When Malik’s bird went down under heavy fire, I was torn. I hadn’t killed yet (as far as when the game allowed me not to), yet here was my friend and ally headed towards an inevitable death. Surely killing the soldiers trying to kill her would be more expedient and, importantly, warranted. Well, given that I wasn’t equipped to kill, that wasn’t the case, but I did wrestle with the notion before I heroically saved her without taking a life, which made that an interesting scenario in the game. I also sort of wanted that trophy for not killing at that point and I felt like the game was directly challenging my resolve with this horde of hired guns so I wanted to meet that challenge head on. Keep my morals and save a life. Very Vash the Stampede. Except, of course, when the game wouldn’t let me. For no legitimate reason.

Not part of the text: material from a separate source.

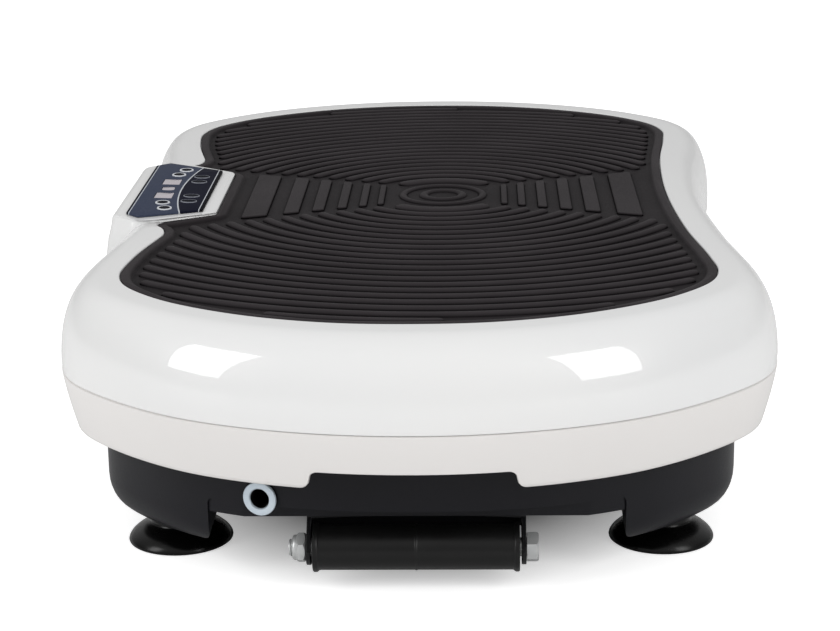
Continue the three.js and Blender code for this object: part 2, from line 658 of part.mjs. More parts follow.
// The belt is a closed band round both pulleys: tangent runs and two arcs.
function beltOutline(extra) {
  const r1 = CRANK.pulleyR - BELT.thick + extra;
  const r2 = MOTOR.pulleyR - BELT.thick + extra;
  const dx = MOTOR.x - CRANK.x;
  const dz = MOTOR.z - CRANK.z;
  const tilt = Math.atan2(dz, dx);
  const open = Math.acos((r1 - r2) / Math.hypot(dx, dz));
  const shape = new THREE.Path();
  shape.absarc(CRANK.x, CRANK.z, r1, tilt + open, tilt - open + 2 * Math.PI, false);
  shape.absarc(MOTOR.x, MOTOR.z, r2, tilt - open, tilt + open, false);
  return shape.getPoints(12).map((p) => [p.x, p.y]);
}
function beltPrism(extra, half) {
  const shape = new THREE.Shape(beltOutline(extra).map(([x, z]) => new THREE.Vector2(x, z)));
  const geometry = new THREE.ExtrudeGeometry(shape, { depth: 2 * half, bevelEnabled: false });
  return toSolid(geometry.rotateX(Math.PI / 2).translate(0, BELT.y + half, 0));
}
add("drive_belt", cut(beltPrism(BELT.thick, BELT.half), beltPrism(GAP, BELT.half + 5)), BELT_RUBBER);

// ---- Electrics ----------------------------------------------------------------------------
add(
  "control_board",
  join(
    block([-215, -60, onFloor + 6], [-115, 20, onFloor + 7.6]),
    block([-200, -50, onFloor + 7], [-170, -20, onFloor + 30]),
    block([-160, -40, onFloor + 7], [-130, 10, onFloor + 22]),
    ...corners.map(([sx, sy]) => rodZ(-165 + sx * 44, -20 + sy * 34, 3, onFloor, onFloor + 7, 10)),
  ),
  BOARD_GREEN,
);
const inletSocket = block(
  [-wallX - 8, INLET.y - 10.5, INLET.z - 6.5],
  [-wallX + 12, INLET.y + 10.5, INLET.z + 6.5],
);
const pins = [-6, 0, 6].map((step) => {
  const y = INLET.y + step;
  return block([-wallX - 1, y - 1, INLET.z - 2], [-wallX + 13, y + 1, INLET.z + 2]);
});
add(
  "mains_inlet",
  join(
    cut(
      join(
        block(
          [-wallX - 1, INLET.y - INLET.halfY, INLET.z - INLET.halfZ],
          [-wallX + 20, INLET.y + INLET.halfY, INLET.z + INLET.halfZ],
        ),
        block(
          [-wallX - 2.5, INLET.y - INLET.halfY - 3, INLET.z - INLET.halfZ - 2],
          [-wallX - GAP - 0.2, INLET.y + INLET.halfY + 3, INLET.z + INLET.halfZ + 2],
        ),
      ),
      inletSocket,
    ),
    ...pins,
  ),
  SWITCH_BLACK,
);
add(
  "switch_frame",
  cut(
    join(
      block(
        [-wallX - 1, SWITCH.y - SWITCH.halfY, SWITCH.z - SWITCH.halfZ],
        [-wallX + 16, SWITCH.y + SWITCH.halfY, SWITCH.z + SWITCH.halfZ],
      ),
      block(
        [-wallX - 2.5, SWITCH.y - SWITCH.halfY - 2, SWITCH.z - SWITCH.halfZ - 2],
        [-wallX - GAP - 0.2, SWITCH.y + SWITCH.halfY + 2, SWITCH.z + SWITCH.halfZ + 2],
      ),
    ),
    block(
      [-wallX - 8, SWITCH.y - SWITCH.halfY + 1.5, SWITCH.z - SWITCH.halfZ + 1.5],
      [-wallX + 8, SWITCH.y + SWITCH.halfY - 1.5, SWITCH.z + SWITCH.halfZ - 1.5],
    ),
  ),
  SWITCH_BLACK,
);
// The rocker's face is two planes that meet in the middle; it tips about Z.
const rockerOutline = [
  [-wallX + 3, SWITCH.y + 7.5], [-wallX - 4.2, SWITCH.y + 8], [-wallX - 2.6, SWITCH.y],
  [-wallX - 4.2, SWITCH.y - 8], [-wallX + 3, SWITCH.y - 7.5],
];
add("power_switch", prism(rockerOutline, SWITCH.z - 4.9, SWITCH.z + 4.9), SWITCH_BLACK);

export default model;
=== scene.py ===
"""Vibration plate: the looks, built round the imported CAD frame.

Shapes are written in millimetres in the frame's own axes (+X roller end, -Y console side) and
turned into metres when a mesh is made.
"""

import math

import bmesh
import bpy
import numpy as np
from mathutils import Matrix, Vector


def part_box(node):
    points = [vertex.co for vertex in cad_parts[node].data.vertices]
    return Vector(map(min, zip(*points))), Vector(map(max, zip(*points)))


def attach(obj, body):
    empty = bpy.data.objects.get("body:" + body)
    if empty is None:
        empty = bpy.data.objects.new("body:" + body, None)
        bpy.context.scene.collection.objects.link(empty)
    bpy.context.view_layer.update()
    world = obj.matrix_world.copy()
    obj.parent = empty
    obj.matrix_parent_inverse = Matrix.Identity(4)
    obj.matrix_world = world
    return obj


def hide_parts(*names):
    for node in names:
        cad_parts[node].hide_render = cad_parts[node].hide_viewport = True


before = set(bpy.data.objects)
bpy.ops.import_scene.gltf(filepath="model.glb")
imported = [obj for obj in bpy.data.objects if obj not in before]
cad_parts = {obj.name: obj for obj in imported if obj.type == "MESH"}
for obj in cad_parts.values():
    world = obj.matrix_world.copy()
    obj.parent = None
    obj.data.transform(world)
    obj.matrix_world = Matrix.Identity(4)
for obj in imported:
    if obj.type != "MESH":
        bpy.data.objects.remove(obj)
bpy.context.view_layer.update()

MM = 0.001


def node_box(name):
    """Lowest and highest corner of a CAD node, in millimetres."""
    low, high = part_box(name)
    return np.array(low) / MM, np.array(high) / MM


# ---- Driving sizes, from the frame ----
SKIRT_BOTTOM, SEAM_Z = (corner[2] for corner in node_box("platform_skirt"))
MAT_BOTTOM, MAT_TOP = (corner[2] for corner in node_box("standing_mat"))
GAP = 0.3  # air between pieces that lie in or on each other
RIM_Z = MAT_TOP + GAP
WALL = 3.0

# Outline control points of one quarter; the other three are mirror images.
MAT_QUARTER = [
    (300, 0), (297, 41), (285, 82), (265.5, 118), (246, 141.5), (221, 160),
    (196.5, 166.5), (165, 165), (98, 157.5), (0, 153.5),
]
SEAM_QUARTER = [
    (340, 0), (337, 40), (327, 82), (309, 123), (281, 159.5), (249, 187),
    (222, 197.5), (190, 200), (98, 190), (0, 184),
]
TRAY_QUARTER = [
    (303, 0), (301, 41), (292, 83), (273, 125), (246, 156), (222, 173),
    (196, 178.5), (160, 178), (98, 171), (0, 166),
]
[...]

There is of course, a place for violence in video games. It can be and often is an incredibly useful tool. At the same time, more and more do I find myself looking for an alternative, something beyond “shoot the dudes” because it’s become so mechanical, detached and vacuous. Perhaps there’s an inherent bias in relatively excusing, say, quirky platformer violence compared to my stance of being a bit more uncomfortable murdering other humans with guns; it feels like a natural extension of the way in which zombie killing is so easily dismissed as, “they’re just zombies, not people.” Still, at least I feel better about myself when Rayman spin punches his way through a Psychlops, which gets turned into an adorable bubble, than I did committing mass murder in Uncharted 3. The larger thing to take from this beyond my fragile state of mind is that we can use more games that aren’t about — or are at least much less about — loosing aggression and wanton violence.